Frances Peralta (19 March 1883 - 22 December 1933) was an American opera singer.

==Biography==
She was born in Manchester, England, as Phyllis Partington; her father was John Herbert Evelyn Partington, a well-known painter, and her mother was Sarah Ann Partington (née Mottershead). Several of her siblings were in the arts, including her sisters Blanche, a writer, and Gertrude, an artist. The family emigrated to California when she was a child.

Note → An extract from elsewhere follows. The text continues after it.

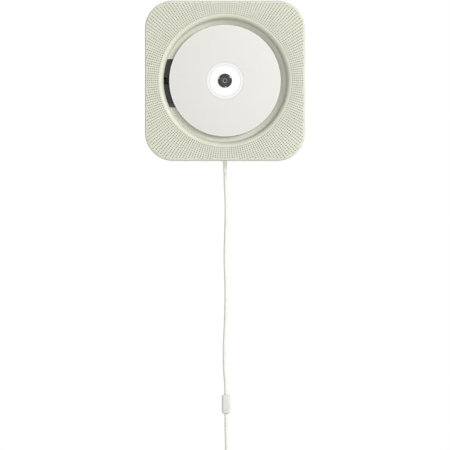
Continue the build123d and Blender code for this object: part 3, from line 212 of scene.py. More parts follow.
def workedMetal(name, low, high, roughness=0.3, grain=0.3, depth=0.004, stretch=(1, 1, 1)):
    material, tree, shader, where = newMaterial(name)  # tool marks, drawn out along an axis
    drawn = addNode(tree, "ShaderNodeMapping", {"Scale": stretch}, {"Vector": where})
    marks = addNode(tree, "ShaderNodeTexNoise", {"Scale": 1 / grain, "Detail": 3.0}, {"Vector": drawn})
    dressSurface(tree, (marks, [(0.3, low), (0.7, high)]), (marks, roughness + 0.05, roughness - 0.04),
                 (marks, depth))
    shader.inputs["Metallic"].default_value = 1.0
    return material


def zincSheet(name, low, high, spangle=3.0, grain=0.4):  # spangle and grain in mm
    material, tree, shader, where = newMaterial(name)
    cells = addNode(tree, "ShaderNodeTexVoronoi", {"Scale": 1 / spangle}, {"Vector": where})
    tone = addNode(tree, "ShaderNodeSeparateXYZ", {}, {"Vector": cells.outputs["Color"]})
    fine = addNode(tree, "ShaderNodeTexNoise", {"Scale": 1 / grain, "Detail": 2.0}, {"Vector": where})
    dressSurface(tree, (tone, [(0.0, low), (1.0, high)]), (tone, 0.34, 0.46), (fine, 0.006))
    shader.inputs["Metallic"].default_value = 1.0
    return material


disc = {
    # radius in mm and colour: clear edge, hub ring with a grey line of painted shade over the stacking
    # groove, step ring, print, clear rim
    "print": [
        (7.4, "d4d5d5"), (8.2, "e0e0df"), (15.9, "e0e0df"), (16.4, "c9c9c8"), (17.0, "c9c9c8"),
        (17.5, "d3d3d1"), (19.0, "d3d3d1"), (19.5, "c1c0bd"), (20.8, "c1c0bd"), (21.6, "c6c5c1"),
        (58.7, "c6c5c1"), (59.2, "cbcccb"),
    ],
    "printStart": 21.0,
    "radius": 60.0,
    "holeRadius": 7.5,
    "holeEdge": 0.1,
    "grooveRadius": 16.7,
    "grooveHalf": 0.4,
    "grooveDepth": 0.2,
    "grooveSlope": 0.12,
    "grooveSlopeDepth": 0.14,
    "grooveFloor": 0.1,
    "edgeRound": 0.2,
    "divisions": 256,
}


def discPrintAndShade(name):  # screen print over polycarbonate, with a grey line of painted shade over the stacking groove: flat satin white outside, glossier bare rings inside
    material, tree, shader, where = newMaterial(name)
    across = addNode(tree, "ShaderNodeVectorMath", {"operation": "MULTIPLY"}, {0: where, 1: (1, 0, 1)})
    radius = addNode(tree, "ShaderNodeVectorMath", {"operation": "LENGTH"}, {0: across}).outputs["Value"]
    share = addNode(tree, "ShaderNodeMath", {"operation": "DIVIDE"}, {0: radius, 1: disc["radius"]})
    inside = addNode(tree, "ShaderNodeMath", {"operation": "LESS_THAN"}, {0: radius, 1: disc["printStart"]})
    fine = addNode(tree, "ShaderNodeTexNoise", {"Scale": 1 / 0.9, "Detail": 2.0}, {"Vector": where})
    # print rings, and the grey line of painted shade over the groove
    printAndShadeStops = [(reach / disc["radius"], colour) for reach, colour in disc["print"]]
    dressSurface(tree, (share, printAndShadeStops), (inside, 0.34, 0.16), (fine, 0.0015))
    shader.inputs["IOR"].default_value = 1.585
    return material


def boardMask(name):  # green mask over copper tracks that stand out paler
    material, tree, shader, where = newMaterial(name)
    upright = addNode(tree, "ShaderNodeMapping", {"Rotation": (math.radians(90), 0, 0)}, {"Vector": where})
    tracks = addNode(tree, "ShaderNodeTexBrick", {
        "Color1": linear("17482b"), "Color2": linear("1c5232"), "Mortar": linear("3c7a4c"), "Scale": 1.0,
        "Mortar Size": 0.18, "Brick Width": 6.5, "Row Height": 1.3}, {"Vector": upright})
    tree.links.new(tracks.outputs["Color"], shader.inputs["Base Color"])
    shader.inputs["Roughness"].default_value = 0.32
    dressSurface(tree, height=(tracks.outputs["Fac"], 0.03))
    return material


def tintedWindow(name):  # smoked acrylic: the display shows through it
    material, tree, shader, where = newMaterial(name)
    haze, waves = (
        addNode(tree, "ShaderNodeTexNoise", {"Scale": 1 / size, "Detail": 2.0}, {"Vector": where})
        for size in (4.0, 6.0))
    dressSurface(tree, roughness=(haze, 0.04, 0.1), height=(waves, 0.002))
    shader.inputs["Base Color"].default_value = linear("8b908c")
    shader.inputs["Transmission Weight"].default_value = 0.8
    shader.inputs["IOR"].default_value = 1.49
    return material


def coatedLens(name):  # polished glass with a blue-violet anti-reflection coat
    material, tree, shader, where = newMaterial(name)
    coat = addNode(tree, "ShaderNodeTexNoise", {"Scale": 1 / 1.2, "Detail": 2.0}, {"Vector": where})
    dressSurface(tree, (coat, [(0.3, "22305c"), (0.7, "3a3570")]))
    shader.inputs["Roughness"].default_value = 0.05
    shader.inputs["IOR"].default_value = 1.6
    shader.inputs["Coat Weight"].default_value = 0.6
    shader.inputs["Coat Roughness"].default_value = 0.03
    return material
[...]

In 1911 she was appearing in a comic opera in New York's Globe Theatre when the star, Marguerite Sylva, fell ill, and Peralta (who was still using her birth name at this time) was given the opportunity to sing the lead. She apparently did well enough for the manager to alternate the two sopranos in the lead role for the remainder of the run. In 1913 she returned to Europe and studied with Salvatore Cottone and José Mardones. By now she was using the name Phyllis Peralta.

After some appearances in touring performances in the United States, Peralta (now using the name Francesca Peralta) sang Aida and Nedda in St. Louis in productions of Aida and Pagliacci. She sang briefly with the Chicago Opera Association, and in 1920 made her first appearance at the New York Metropolitan Opera as Elena in Arrigo Boito's Mefistofele, on Christmas Day, the day after Enrico Caruso's last performance there. She sang regularly at the Met until 1926, portraying such roles as Alice Ford in Falstaff, Dorabella in Così fan tutte, Elizabeth in Don Carlo, Ginevra in La cena delle beffe and Mona Lisa, Giulietta in The Tales of Hoffmann, Leonora in Il trovatore and La Forza del Destino, Maddalena in Andrea Chénier, Mathilde in William Tell, Santuzza in Cavalleria Rusticana, Sélika in L'Africaine, Venus in Tannhäuser, and the title roles in Aida, La Gioconda, Franco Leoni's L'Oracolo, and Tosca among others.

Peralta was diagnosed with cancer in early 1927, and only occasionally appeared at the Met thereafter. Her last stage appearance appears to have been at Bryant Park in Manhattan on 13 September 1931. She died at her home on West 58th Street on 22 December 1933.